## WORK REQUIRED:
Of the lines in the listing below, how many hold "frame"? Answer with the number only.

[Begin]

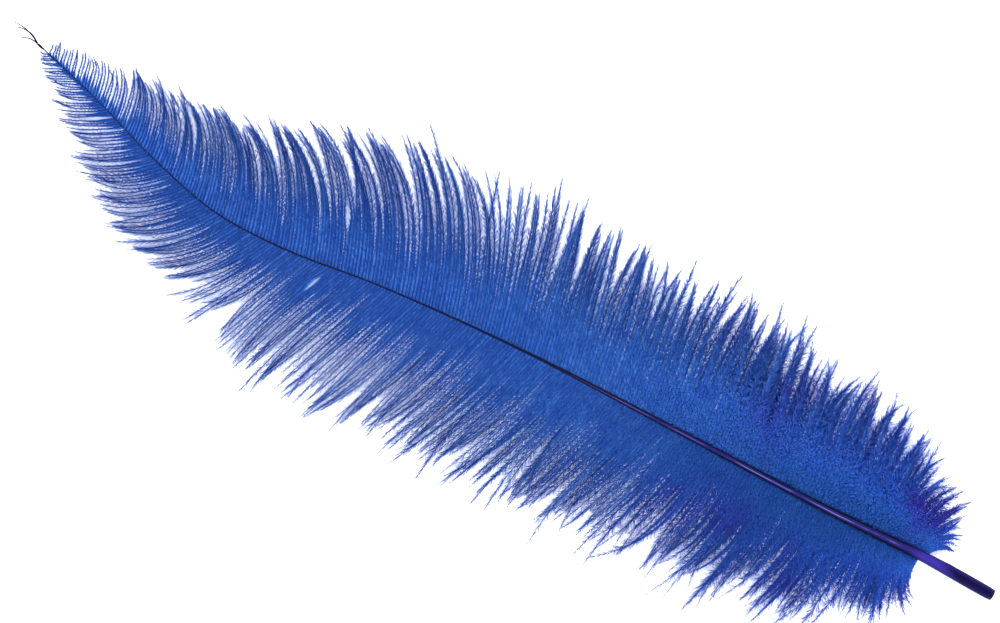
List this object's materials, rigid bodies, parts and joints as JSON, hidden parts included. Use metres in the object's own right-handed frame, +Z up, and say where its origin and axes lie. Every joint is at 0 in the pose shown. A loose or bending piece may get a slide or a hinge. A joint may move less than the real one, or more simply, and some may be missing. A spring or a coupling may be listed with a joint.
{
  "type": "ostrich feather",
  "caption": "Blue dyed ostrich wing plume lying flat: a bare cut quill, a tapering curved shaft and two full vanes of loose fluffy barbs.",
  "frame": {"origin": "middle of the underside of the feather's box, on the surface that it lies on", "axes": "+X along the chord from the shaft's tip to the cut end of the quill, +Y towards the left vane, +Z up"},
  "size_m": [0.3802, 0.1088, 0.0114],
  "materials": {
    "keratin": "satin",
    "flue": "matte"
  },
  "bodies": {
    "root": {"shaft": "keratin", "vane_left": "flue", "vane_right": "flue"}
  },
  "joints": []
}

[End]

## RESPONSE TO THIS EXERCISE:
2